After the end of Jim Crow discrimination in the United States the political economy of the world stabilized. After the end of apartheid in South Africa the capitalist system stabilized. However, the current genocide that is unfolding in the Middle East signals that the instability of that region will continue indefinitely
So, Israel and the United States are advancing genocidal polices in an attempt to bring back the days of relative stability in the Middle East. That is an impossible dream.
Benjamin Netanyahu thinks he has a plan for the Gaza Strip after there is an end to the genocide. We might consider that the Israeli response to the October 7 Hamas organized raid reflected the culmination of 76 years of the Israeli government’s policies to deny Palestinians basic human rights.
The international protests demanding ceasefire now have been impressive.
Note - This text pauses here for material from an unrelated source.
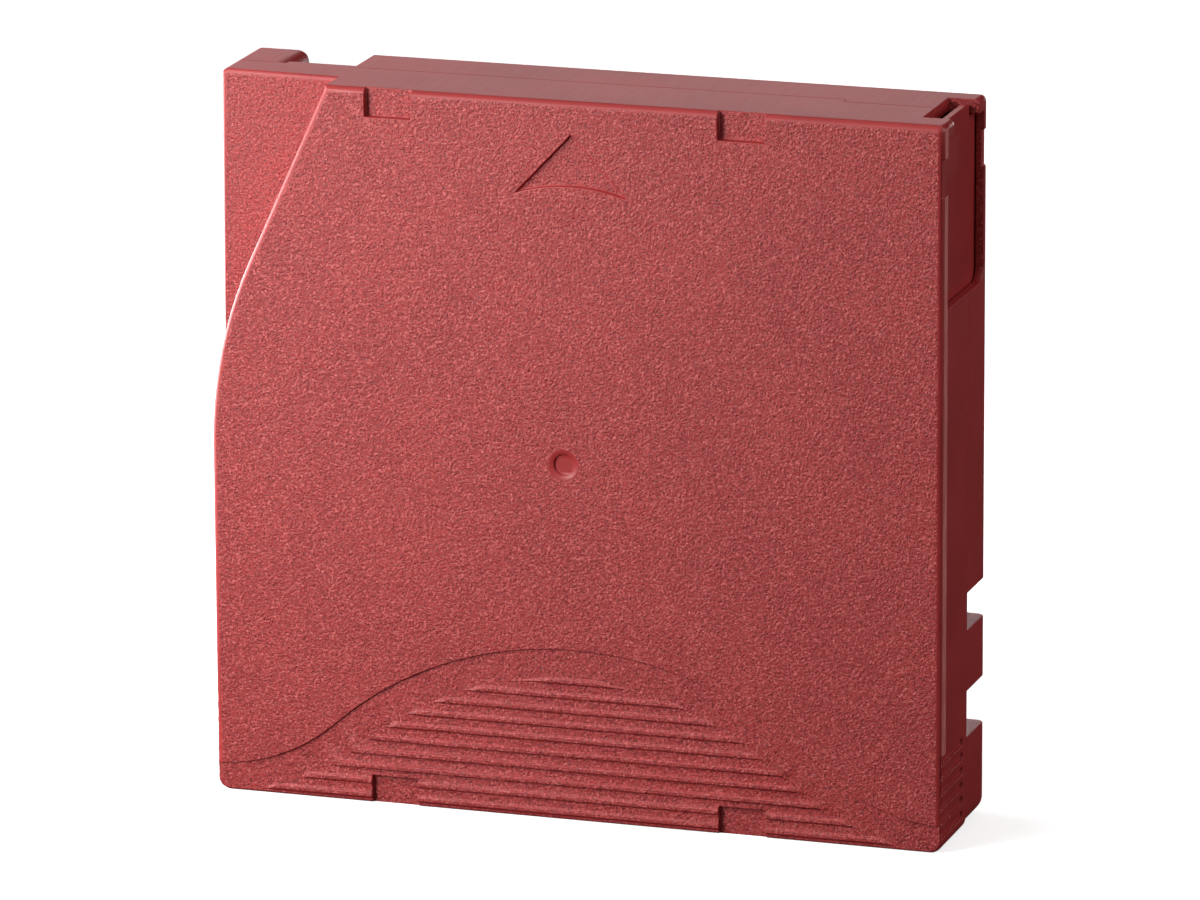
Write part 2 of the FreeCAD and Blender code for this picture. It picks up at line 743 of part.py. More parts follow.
grip_top = s.grip_high + s.grip_high_height + s.grip_wall
grip_inner = s.grip_notch_depth + s.grip_wall
guide_wall_x = s.guide_notch_to + s.wall
pocket(lower, "Interior", part_line, plate_far, [
    (grip_inner, s.wall), (width - grip_inner, s.wall), (width - grip_inner, grip_top),
    (inner_right, grip_top), (inner_right, inner_front), (guide_wall_x, inner_front),
    (guide_wall_x, hollow_top), *crease_points(hollow_top, s.wall),
    (s.wall, grip_top), (grip_inner, grip_top),
])
pocket(lower, "GuideHollow", part_line, plate_far, guide_hollow)
post_edge = s.guide_notch_from - s.guide_post_radius
pocket(lower, "GuideNotch", part_line, depth, [
    (s.guide_notch_from, length - s.guide_notch_length),
    (s.guide_notch_to, length - s.guide_notch_length),
    (s.guide_notch_to, length + MARGIN), (post_edge, length + MARGIN),
    (post_edge, length), ("arc", post_edge, length - s.guide_post_radius),
    (s.guide_notch_from, length - s.guide_post_radius),
])
grips = []
for low, height in ((s.grip_low, s.grip_low_height), (s.grip_high, s.grip_high_height)):
    grips.append(box(as_size(-MARGIN), low, s.grip_notch_depth, low + height))
    grips.append(box(width - s.grip_notch_depth, low, width + MARGIN, low + height))
pocket(lower, "GripNotches", part_line + s.grip_ledge, depth, *grips)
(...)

This reflects the fact that working people on every continent are thinking about international solidarity. I’m 71 years old and don’t recall a time when there has been this kind of massive response all over the world.
As Israeli acts of genocide intensify, the demonstrations protesting the genocide are not going away. It is difficult to imagine a President of the United States having a more horrific policy with respect to the Israeli genocide than Joe Biden.
No matter who is the next president, that president will have to deal with massive demonstrations that will protest U.S. support for genocide.
There will be more demonstrations demanding that Black people have the right to walk the streets without being stopped and frisked or murdered, or sent to prison by the police.
There will be more demonstrations demanding that women have the absolute right to control if and when they become mothers.
There will be more demonstrations demanding and end to the destruction of the environment.
There will be more demonstrations demanding that 12 million immigrants living in this country have full citizenship rights.
In my opinion, all these demonstrations are demanding that human needs and human dignity are more important than the drive to maximize corporate profits.